Some small and medium enterprises are facing increasing banking costs even as banks increase their minimum monthly balances.
This adds on to the other difficulties which SMEs encounter, including lack of access to financing, higher rental costs, late payments and manpower crunches.
Although banks have positioned themselves as partners of SMEs, moves such as increasing the minimum daily balance and levying “fall below fees” for those not meeting the prescribed average monthly balance, have been seen by SMEs as detrimental to businesses.
The initial deposits and average balances for most leading banks in Singapore
For example, for Singapore dollar accounts, Citibank and HSBC require initial deposits and average balances of S$50,000 each. DBS requires an initial deposit of $3,000 and an average daily balance of $8,000, while UOB requires an initial deposit of $5,000 and an average monthly balance of $20,000.

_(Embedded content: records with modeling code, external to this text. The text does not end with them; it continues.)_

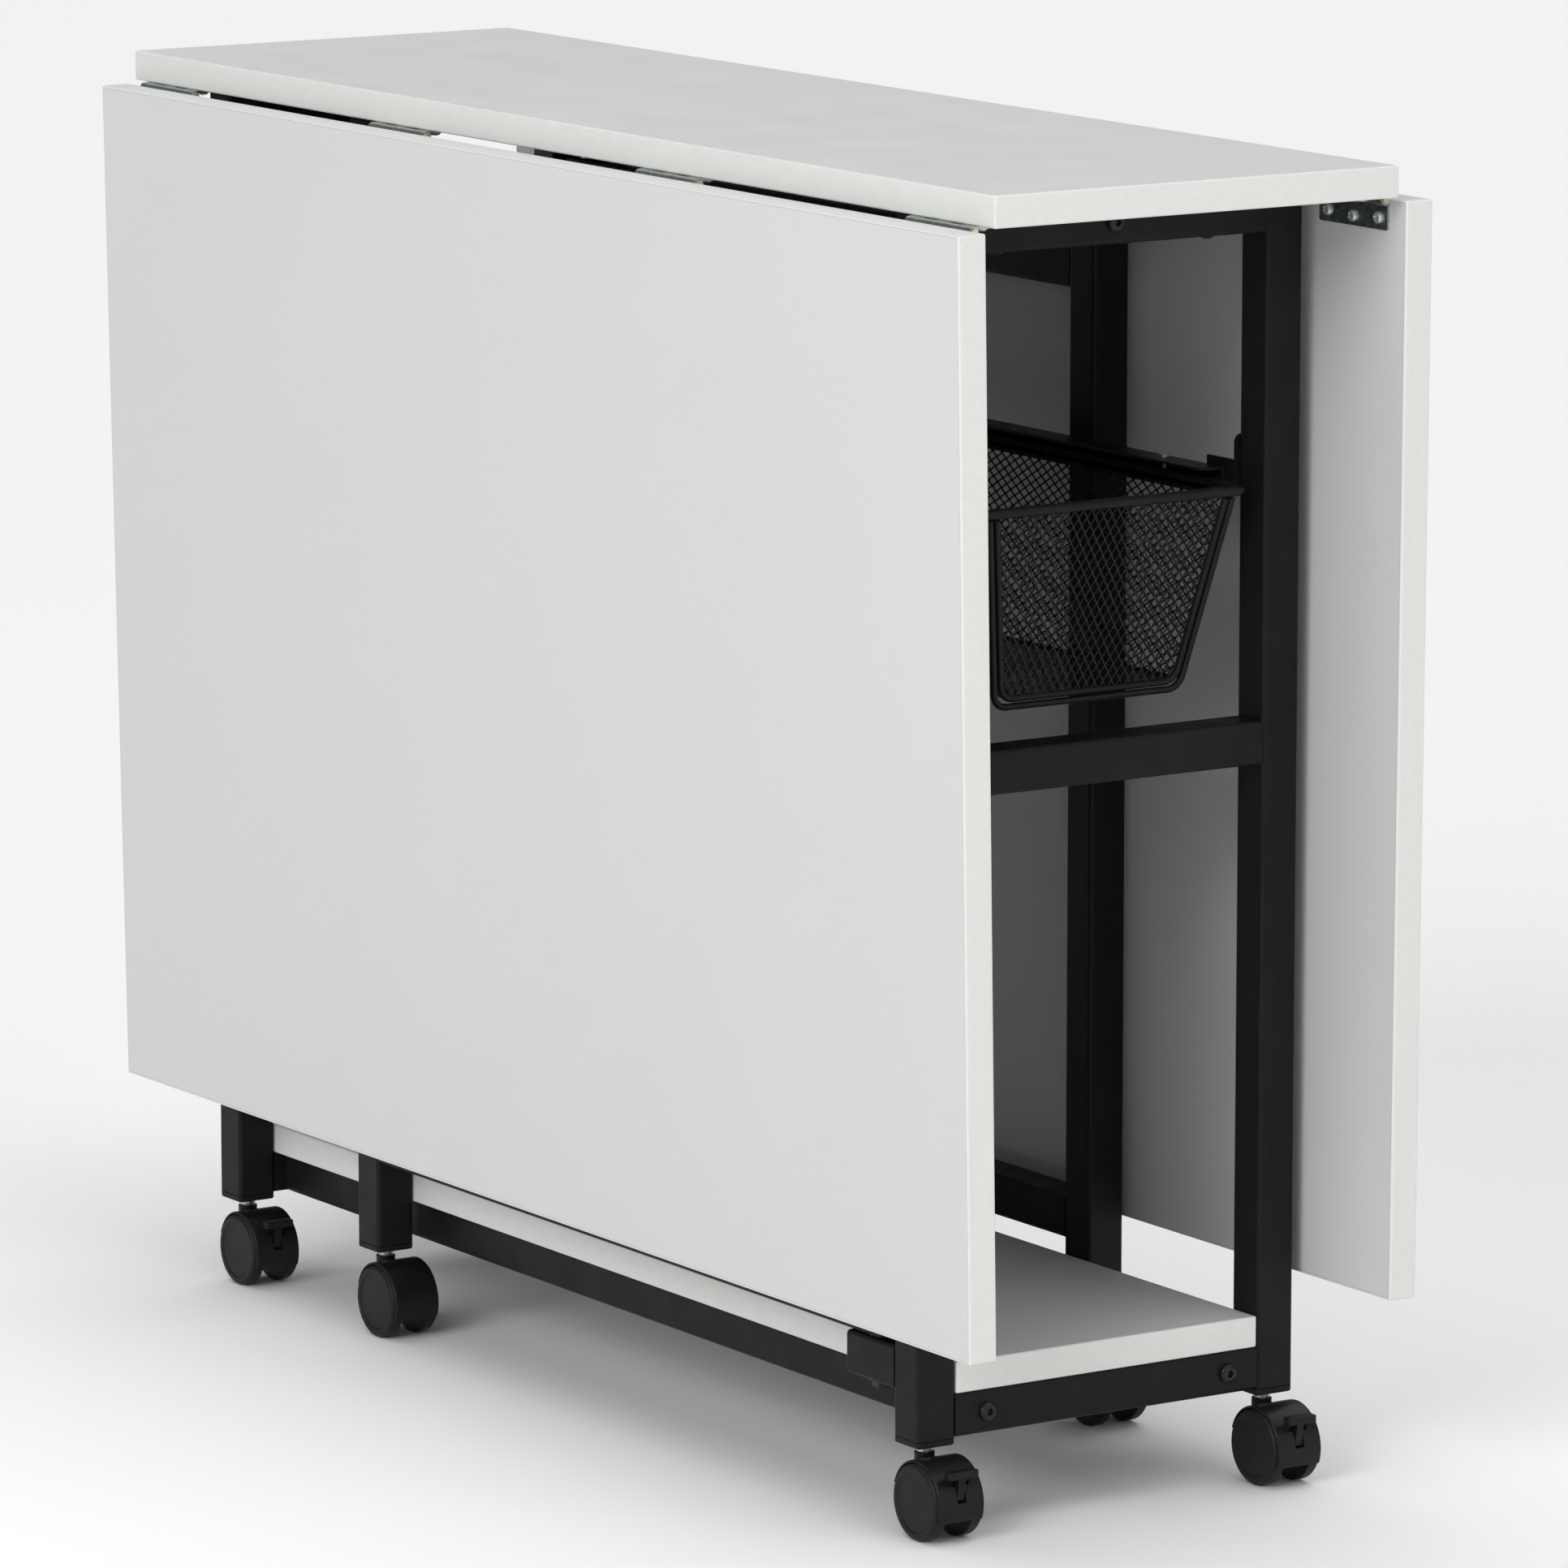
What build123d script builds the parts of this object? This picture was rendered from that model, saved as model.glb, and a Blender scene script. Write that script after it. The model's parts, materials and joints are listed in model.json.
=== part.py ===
from build123d import *
import math
import os

# Gateleg table on casters: a narrow fixed top, two hinged leaves that hang beside it, two swinging
# gates that carry the raised leaves, a low shelf and a wire mesh basket that slides out at one end.
# Millimetres, +Z up. The origin is on the floor under the middle of the top. X runs along the top
# and the basket comes out towards +X. The front leaf hangs on the -Y side.

# Boards
TOP_LENGTH = 940.0
TOP_WIDTH = 270.0
BOARD = 18.0
HEIGHT = 760.0
LEAF_DROP = 622.0
FRONT_TILT = 0.92  # degrees that the hanging front leaf leans in under the top
REAR_TILT = 0.3  # the same for the rear leaf
BOARD_EDGE = 1.2  # rounding of the board edges

# Steel frame of square tube
TUBE = 25.0
TUBE_WALL = 1.2
TUBE_CORNER = 2.5
END_OVERHANG = 80.0  # from the end of the top to the outside of the end frame
SIDE_INSET = 6.5  # from the long edge of the top to the outside of the posts
POST_BOTTOM = 55.0
CAP_HEIGHT = 4.0
PLUG_GAP = 0.1  # between a plug and the inside of its tube, all round
MID_RAIL_Z = 428.5
BOTTOM_RAIL_Y = 82.5
SHELF_CLEARANCE = 0.5  # from the edge of the shelf to the inside of the posts

# Gates
GATE_POST_X = 209.5
GATE_LOWER_RAIL_Z = 119.5
GATE_UPPER_RAIL_Z = 678.5
GATE_PIVOT_X = 337.0
GATE_TOP_GAP = 0.3  # between the glide on top of a gate and the underside of the top
GLIDE_HEIGHT = 4.0
GLIDE_PLUG = 16.0
BUSH_LENGTH = 30.0
BUSH_FLANGE = 2.0
PIVOT_BLOCK_LENGTH = 48.0
WASHER_HEIGHT = 0.8
WASHER_RADIUS = 9.0
FLANGE_RADIUS = 8.5
FLANGE_HEIGHT = 1.5
HEX_RADIUS = 6.8
HEX_HEIGHT = 5.5
PIVOT_RADIUS = 4.0
RUNNING_FIT = 0.05

# Butt hinges under the joint between the top and each leaf
HINGE_LENGTH = 63.5
HINGE_PLATE = 1.5
HINGE_LEAF_WIDTH = 17.0
HINGE_CORNER = 1.5
HINGE_RADIUS = 2.8
HINGE_PIN_RADIUS = 1.4
HINGE_PIN_HEAD = 1.9
HINGE_KNUCKLES = 5
KNUCKLE_GAP = 0.2
HINGE_OUT = 2.5  # from the edge of the top out to the hinge pin
HINGE_DOWN = 3.0  # from the underside of the top down to the hinge pin
LEAF_JOINT_GAP = 1.5  # between the edge of the top and the edge of a raised leaf
HINGE_XS = [-422.5, -148.0, 148.0, 422.5]

# Basket and its runners
BASKET_X = [-25.0, 389.5]
BASKET_RIM_Y = 91.0
BASKET_RIM_Z = 573.0
RIM_RADIUS = 3.0
RIM_CORNER = 9.0
WIRE_RADIUS = 2.0
BASKET_TOP_Y = 82.5
BASKET_DEPTH = 113.0
BASKET_TAPER_X = 24.0
BASKET_TAPER_Y = 20.0
WIRE_BEND = 9.0
MESH_SHEET = 0.8
RUNNER_WEB_Y = 100.0
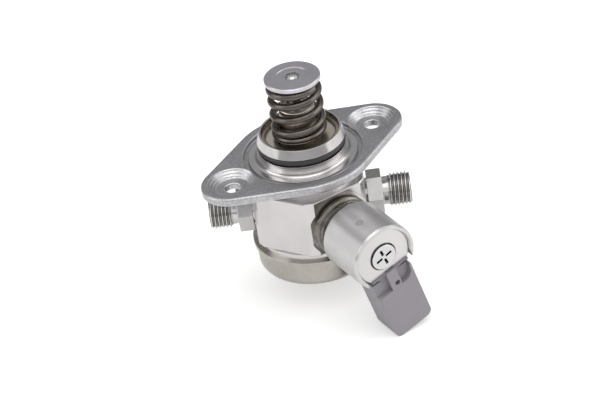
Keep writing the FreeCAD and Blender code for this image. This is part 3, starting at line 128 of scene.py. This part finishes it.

These rates are far higher than those of Malaysian and Indian banks in Singapore, which have maintained lower initial deposits and average balances. Malaysian bank CIMB requires just S$3,000 in both initial deposit and average balance, while Indian bank ICICI requires $1,000 in initial deposit and average balance.
Mr Satish Bakhda, Head of Operations at Rikvin, said banking costs are just one of the few details which SME owners may overlook when budgeting their growth plans.
“In addition to higher fees, we have noticed that some banks have stepped up their due diligence, and in extreme cases, have refused to open a corporate bank account for unqualified clients. SMEs which are tight on cashflow may want to explore alternative banking options instead of those offered by the bigger local and foreign banks,” he said.